The residents of the state of Florida are no different. When real
estate was booming and loans were easy to come by, the people who live
here bought as much as they could.
Now, many are stuck in a situation where they are unable to pay their
bills due to loss of a job or are not able to see their homes because
the value has decreased so significantly. When hard times come, many
people have to turn to bankruptcy in order to survive financially. The
good news for Florida residents is that it is one of the most liberal
states when it comes to bankruptcy laws.
Types of Bankruptcy
There different types of personal bankruptcy, Chapter 7 and Chapter 13.
There is also Chapter 11 and that is specifically for business owners.
Chapter 7 bankruptcy allows for all debt to be forgiven, as long as it
is unsecured debt such as credit cards and other personal debt.
Chapter 13 allows the debtor to repay some of your unsecured debt and
also pay on your secured debt. This is what is commonly used when a
person wants to keep their home but has fallen behind on their
payments. Chapter 13 will let you keep your home and avoid foreclosure
while you attempt to make up payments.
With Chapter 7, all of your unsecured debt is released. This includes
credit cards, medical bills and other personal debts. Chapter 7 is the
most common form of bankruptcy that is filed. All of the assets of the
debtor are taken by the court, except their home.

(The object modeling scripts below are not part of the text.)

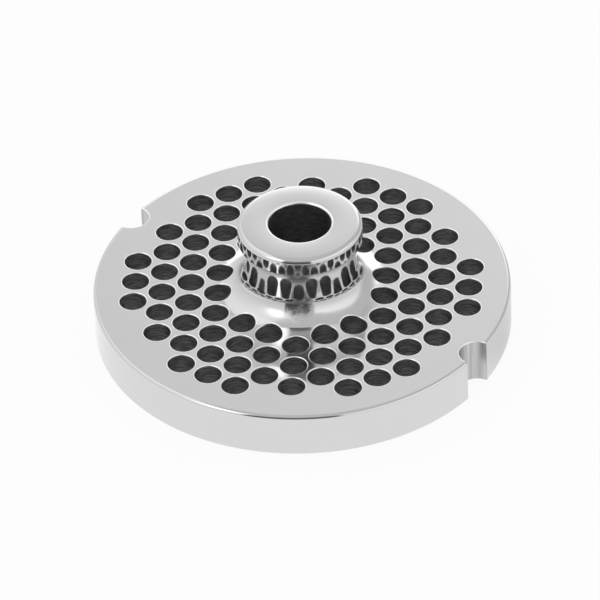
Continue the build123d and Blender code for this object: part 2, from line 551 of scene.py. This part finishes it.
# Stainless steel, turned and then polished on a buff: a clear mirror, with faint marks of turning left round
# the axis and slow changes in its clearness. The hollow of the foot is duller, and one patch low on the neck
# is dented and spotted by wear.
def polishedStainlessSteel():
    material, tree = newMaterial("polished_stainless_steel")
    place = addNode(tree, "ShaderNodeTexCoord")
    across = addNode(tree, "ShaderNodeVectorMath", {
        0: place.outputs["Object"], 1: (1, 1, 0),
    }, operation="MULTIPLY")
    radius = addNode(tree, "ShaderNodeVectorMath", {0: across.outputs["Vector"]}, operation="LENGTH")
    axes = addNode(tree, "ShaderNodeSeparateXYZ", {0: place.outputs["Object"]})
    section = addNode(tree, "ShaderNodeCombineXYZ", {"X": radius.outputs["Value"], "Y": axes.outputs["Z"]})
    rings = addNode(tree, "ShaderNodeTexNoise", {
        "Vector": section.outputs["Vector"],
        "Scale": 1 / (polishedSteel["ringSpacing"] * mm),
        "Detail": 2.0,
    }, noise_dimensions="2D")
    haze = addNode(tree, "ShaderNodeTexNoise", {
        "Vector": place.outputs["Object"],
        "Scale": 1 / (polishedSteel["hazeSize"] * mm),
        "Detail": 3.0,
    })
    mottle = addNode(tree, "ShaderNodeTexNoise", {
        "Vector": place.outputs["Object"],
        "Scale": 1 / (polishedSteel["mottleSize"] * mm),
        "Detail": 2.0,
    })
    fromPatch = addNode(tree, "ShaderNodeVectorMath", {
        0: place.outputs["Object"],
        1: [coordinate * mm for coordinate in polishedSteel["patchMiddle"]],
    }, operation="DISTANCE")
    patch = addNode(tree, "ShaderNodeMapRange", {
        "Value": fromPatch.outputs["Value"],
        "From Min": polishedSteel["patchReach"][0] * mm,
        "From Max": polishedSteel["patchReach"][1] * mm,
    }, interpolation_type="SMOOTHSTEP")
    start, full, last, end = (disc["thickness"] * mm + height * mm for height in polishedSteel["footBand"])
    aboveTail = addNode(tree, "ShaderNodeMapRange", {
        "Value": axes.outputs["Z"], "From Min": start, "From Max": full,
    }, interpolation_type="SMOOTHSTEP")
    belowNeck = addNode(tree, "ShaderNodeMapRange", {
        "Value": axes.outputs["Z"], "From Min": end, "From Max": last,
    }, interpolation_type="SMOOTHSTEP")
    foot = addNode(tree, "ShaderNodeMath", {
        0: aboveTail.outputs["Result"], 1: belowNeck.outputs["Result"],
    }, operation="MULTIPLY")
    dents = addNode(tree, "ShaderNodeMath", {
        0: mottle.outputs["Fac"], 1: patch.outputs["Result"],
    }, operation="MULTIPLY")
    height = addNode(tree, "ShaderNodeMath", {
        0: rings.outputs["Fac"],
        1: polishedSteel["ringDepth"] / polishedSteel["mottleDepth"],
        2: dents.outputs[0],
    }, operation="MULTIPLY_ADD")
    clearness = addNode(tree, "ShaderNodeMapRange", {
        "Value": haze.outputs["Fac"],
        "From Min": polishedSteel["hazeBounds"][0],
        "From Max": polishedSteel["hazeBounds"][1],
        "To Min": polishedSteel["roughness"] - polishedSteel["roughnessSpread"],
        "To Max": polishedSteel["roughness"] + polishedSteel["roughnessSpread"],
    })
    dullFoot = addNode(tree, "ShaderNodeMath", {
        0: foot.outputs[0], 1: polishedSteel["footRoughness"], 2: clearness.outputs["Result"],
    }, operation="MULTIPLY_ADD")
    spots = addNode(tree, "ShaderNodeMapRange", {
        "Value": mottle.outputs["Fac"],
        "From Min": polishedSteel["mottleBounds"][0],
        "From Max": polishedSteel["mottleBounds"][1],
        "To Max": polishedSteel["mottleRoughness"],
    }, interpolation_type="SMOOTHSTEP")
    roughness = addNode(tree, "ShaderNodeMath", {
        0: patch.outputs["Result"], 1: spots.outputs["Result"], 2: dullFoot.outputs[0],
    }, operation="MULTIPLY_ADD")
    colour = linearColour(polishedSteel["colour"])
    finishSteel(tree, colour, roughness.outputs[0], height.outputs[0], polishedSteel["mottleDepth"])
    return material


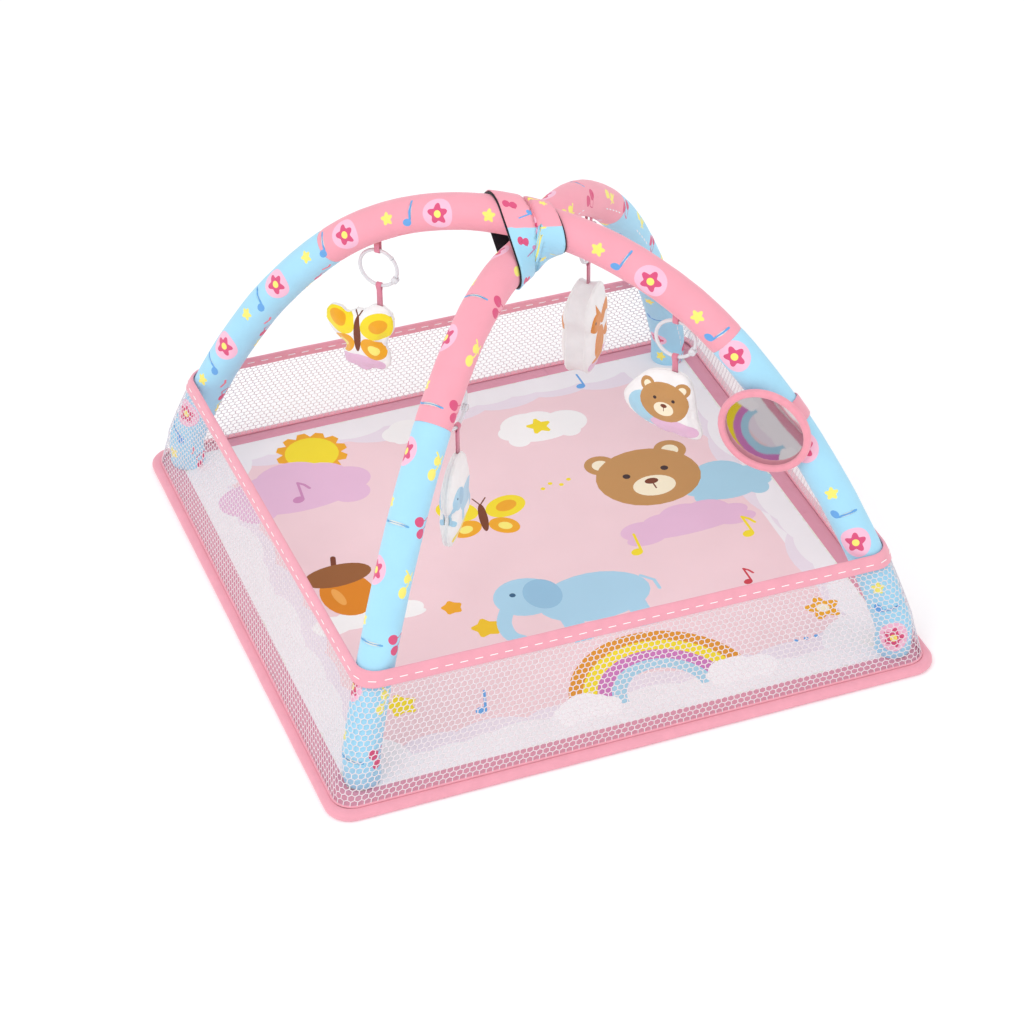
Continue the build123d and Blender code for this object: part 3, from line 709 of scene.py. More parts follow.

In Florida, homes are exempt from being taken in a bankruptcy. You may
also keep all your retirement income assets, cars and some other
assets. You may also be able to keep one or two credit cards. You just
have to go into an understanding with your credit card company that you
realize you have to continue making payments.
With Chapter 13 allows you to save your home from being foreclosed on
and allows most of your unsecured debt to be forgiven. Your secured
debt will not be forgiven.
The process for filing bankruptcy can be lengthy and take between four
to six months from start to finish. Paperwork must be filed with the
courts and a hearing takes place before anything can be approved.
Effect on Credit
The bankruptcy will stay on your credit report for ten years, but you
may be able to establish credit in two years from the time of your
bankruptcy. Unfortunately, you credit will be damaged for a few years
directly proceeding your bankruptcy.
While you may be able to keep a credit card, it will be very difficult
to open a new one or get a new loan for a car or home. You will have to
remain diligent and make payments on time during your bankruptcy to
ensure your credit improves over time.
What Can Prevent You from Filing
You may not be able to file for Chapter 13 bankruptcy if the courts do
not find your plan to be workable. If you do not make enough money for
the plan to work, they may deny your request and make you file for
Chapter 7. Filing bankruptcy is a right under the Constitution so there
is nothing truly preventing you from filing.